What the exercise asks: Extract all of the data and reproduce it precisely.

----------

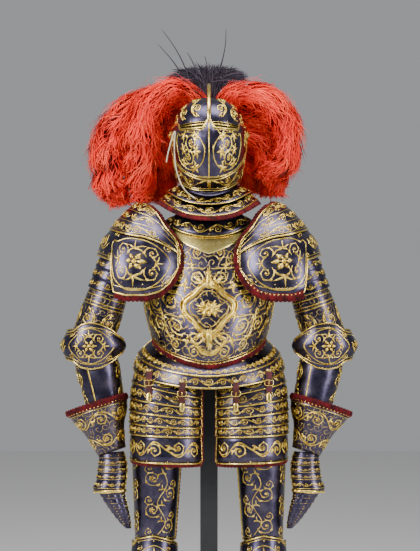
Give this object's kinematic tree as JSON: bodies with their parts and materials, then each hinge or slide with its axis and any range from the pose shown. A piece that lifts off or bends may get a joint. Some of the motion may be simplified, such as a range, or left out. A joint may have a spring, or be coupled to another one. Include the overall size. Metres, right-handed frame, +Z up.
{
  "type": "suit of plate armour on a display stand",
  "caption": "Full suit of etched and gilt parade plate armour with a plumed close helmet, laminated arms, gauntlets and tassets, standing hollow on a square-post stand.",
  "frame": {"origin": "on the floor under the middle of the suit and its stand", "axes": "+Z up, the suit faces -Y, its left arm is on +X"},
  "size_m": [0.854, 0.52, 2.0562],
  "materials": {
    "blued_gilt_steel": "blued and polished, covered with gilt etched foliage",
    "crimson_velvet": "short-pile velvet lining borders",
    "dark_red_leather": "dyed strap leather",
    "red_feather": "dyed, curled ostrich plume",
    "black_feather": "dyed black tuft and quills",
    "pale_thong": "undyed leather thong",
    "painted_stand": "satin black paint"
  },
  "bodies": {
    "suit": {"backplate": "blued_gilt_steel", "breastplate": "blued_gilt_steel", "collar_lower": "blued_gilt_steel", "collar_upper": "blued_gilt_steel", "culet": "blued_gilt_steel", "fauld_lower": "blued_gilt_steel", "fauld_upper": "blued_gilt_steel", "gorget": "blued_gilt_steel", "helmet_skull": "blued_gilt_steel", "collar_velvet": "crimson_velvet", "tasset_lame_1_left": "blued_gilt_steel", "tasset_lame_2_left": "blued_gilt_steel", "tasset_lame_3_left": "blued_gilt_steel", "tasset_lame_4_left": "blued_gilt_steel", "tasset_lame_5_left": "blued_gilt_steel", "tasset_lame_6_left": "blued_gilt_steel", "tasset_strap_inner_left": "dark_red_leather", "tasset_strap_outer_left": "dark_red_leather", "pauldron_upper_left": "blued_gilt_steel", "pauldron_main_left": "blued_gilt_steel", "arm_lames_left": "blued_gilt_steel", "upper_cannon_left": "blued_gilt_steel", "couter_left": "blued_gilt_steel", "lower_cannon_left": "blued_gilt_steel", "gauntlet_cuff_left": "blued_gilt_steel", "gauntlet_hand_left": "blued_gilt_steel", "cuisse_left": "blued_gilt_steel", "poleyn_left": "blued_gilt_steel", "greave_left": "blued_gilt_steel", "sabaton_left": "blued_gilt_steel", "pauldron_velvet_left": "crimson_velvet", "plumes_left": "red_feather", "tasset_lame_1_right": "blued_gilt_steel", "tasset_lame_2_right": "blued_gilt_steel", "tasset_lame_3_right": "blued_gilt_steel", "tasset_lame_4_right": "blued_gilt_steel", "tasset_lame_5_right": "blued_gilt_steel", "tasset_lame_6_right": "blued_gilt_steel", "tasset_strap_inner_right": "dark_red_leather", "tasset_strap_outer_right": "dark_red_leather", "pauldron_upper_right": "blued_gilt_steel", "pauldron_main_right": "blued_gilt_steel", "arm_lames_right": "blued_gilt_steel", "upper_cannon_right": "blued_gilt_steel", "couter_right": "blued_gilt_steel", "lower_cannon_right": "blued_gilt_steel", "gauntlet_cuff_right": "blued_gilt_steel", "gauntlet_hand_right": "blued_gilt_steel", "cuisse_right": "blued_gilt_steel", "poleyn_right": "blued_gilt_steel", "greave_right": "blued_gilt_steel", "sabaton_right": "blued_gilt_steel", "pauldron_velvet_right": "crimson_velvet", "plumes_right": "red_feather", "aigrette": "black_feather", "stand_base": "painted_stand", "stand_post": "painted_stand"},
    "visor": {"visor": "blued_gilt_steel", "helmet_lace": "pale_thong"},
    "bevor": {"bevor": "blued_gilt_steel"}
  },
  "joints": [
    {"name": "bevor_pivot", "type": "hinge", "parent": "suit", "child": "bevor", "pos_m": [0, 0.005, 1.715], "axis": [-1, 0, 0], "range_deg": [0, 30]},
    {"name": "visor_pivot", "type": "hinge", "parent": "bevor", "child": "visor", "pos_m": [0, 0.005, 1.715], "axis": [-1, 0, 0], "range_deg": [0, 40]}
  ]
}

----------

Solution for this task:
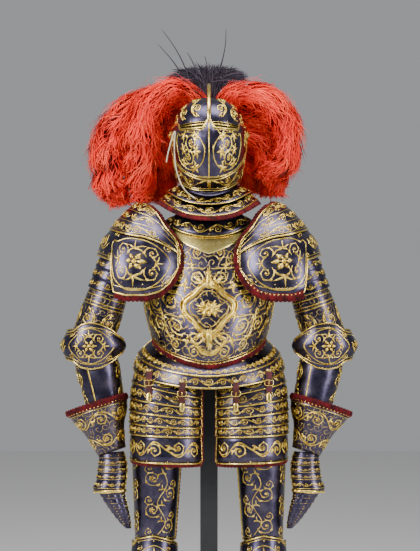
Give this object's kinematic tree as JSON: bodies with their parts and materials, then each hinge or slide with its axis and any range from the pose shown. A piece that lifts off or bends may get a joint. Some of the motion may be simplified, such as a range, or left out. A joint may have a spring, or be coupled to another one. Include the overall size. Metres, right-handed frame, +Z up.
{
  "type": "suit of plate armour on a display stand",
  "caption": "Full suit of etched and gilt parade plate armour with a plumed close helmet, laminated arms, gauntlets and tassets, standing hollow on a square-post stand.",
  "frame": {"origin": "on the floor under the middle of the suit and its stand", "axes": "+Z up, the suit faces -Y, its left arm is on +X"},
  "size_m": [0.854, 0.52, 2.0562],
  "materials": {
    "blued_gilt_steel": "blued and polished, covered with gilt etched foliage",
    "crimson_velvet": "short-pile velvet lining borders",
    "dark_red_leather": "dyed strap leather",
    "red_feather": "dyed, curled ostrich plume",
    "black_feather": "dyed black tuft and quills",
    "pale_thong": "undyed leather thong",
    "painted_stand": "satin black paint"
  },
  "bodies": {
    "suit": {"backplate": "blued_gilt_steel", "breastplate": "blued_gilt_steel", "collar_lower": "blued_gilt_steel", "collar_upper": "blued_gilt_steel", "culet": "blued_gilt_steel", "fauld_lower": "blued_gilt_steel", "fauld_upper": "blued_gilt_steel", "gorget": "blued_gilt_steel", "helmet_skull": "blued_gilt_steel", "collar_velvet": "crimson_velvet", "tasset_lame_1_left": "blued_gilt_steel", "tasset_lame_2_left": "blued_gilt_steel", "tasset_lame_3_left": "blued_gilt_steel", "tasset_lame_4_left": "blued_gilt_steel", "tasset_lame_5_left": "blued_gilt_steel", "tasset_lame_6_left": "blued_gilt_steel", "tasset_strap_inner_left": "dark_red_leather", "tasset_strap_outer_left": "dark_red_leather", "pauldron_upper_left": "blued_gilt_steel", "pauldron_main_left": "blued_gilt_steel", "arm_lames_left": "blued_gilt_steel", "upper_cannon_left": "blued_gilt_steel", "couter_left": "blued_gilt_steel", "lower_cannon_left": "blued_gilt_steel", "gauntlet_cuff_left": "blued_gilt_steel", "gauntlet_hand_left": "blued_gilt_steel", "cuisse_left": "blued_gilt_steel", "poleyn_left": "blued_gilt_steel", "greave_left": "blued_gilt_steel", "sabaton_left": "blued_gilt_steel", "pauldron_velvet_left": "crimson_velvet", "plumes_left": "red_feather", "tasset_lame_1_right": "blued_gilt_steel", "tasset_lame_2_right": "blued_gilt_steel", "tasset_lame_3_right": "blued_gilt_steel", "tasset_lame_4_right": "blued_gilt_steel", "tasset_lame_5_right": "blued_gilt_steel", "tasset_lame_6_right": "blued_gilt_steel", "tasset_strap_inner_right": "dark_red_leather", "tasset_strap_outer_right": "dark_red_leather", "pauldron_upper_right": "blued_gilt_steel", "pauldron_main_right": "blued_gilt_steel", "arm_lames_right": "blued_gilt_steel", "upper_cannon_right": "blued_gilt_steel", "couter_right": "blued_gilt_steel", "lower_cannon_right": "blued_gilt_steel", "gauntlet_cuff_right": "blued_gilt_steel", "gauntlet_hand_right": "blued_gilt_steel", "cuisse_right": "blued_gilt_steel", "poleyn_right": "blued_gilt_steel", "greave_right": "blued_gilt_steel", "sabaton_right": "blued_gilt_steel", "pauldron_velvet_right": "crimson_velvet", "plumes_right": "red_feather", "aigrette": "black_feather", "stand_base": "painted_stand", "stand_post": "painted_stand"},
    "visor": {"visor": "blued_gilt_steel", "helmet_lace": "pale_thong"},
    "bevor": {"bevor": "blued_gilt_steel"}
  },
  "joints": [
    {"name": "bevor_pivot", "type": "hinge", "parent": "suit", "child": "bevor", "pos_m": [0, 0.005, 1.715], "axis": [-1, 0, 0], "range_deg": [0, 30]},
    {"name": "visor_pivot", "type": "hinge", "parent": "bevor", "child": "visor", "pos_m": [0, 0.005, 1.715], "axis": [-1, 0, 0], "range_deg": [0, 40]}
  ]
}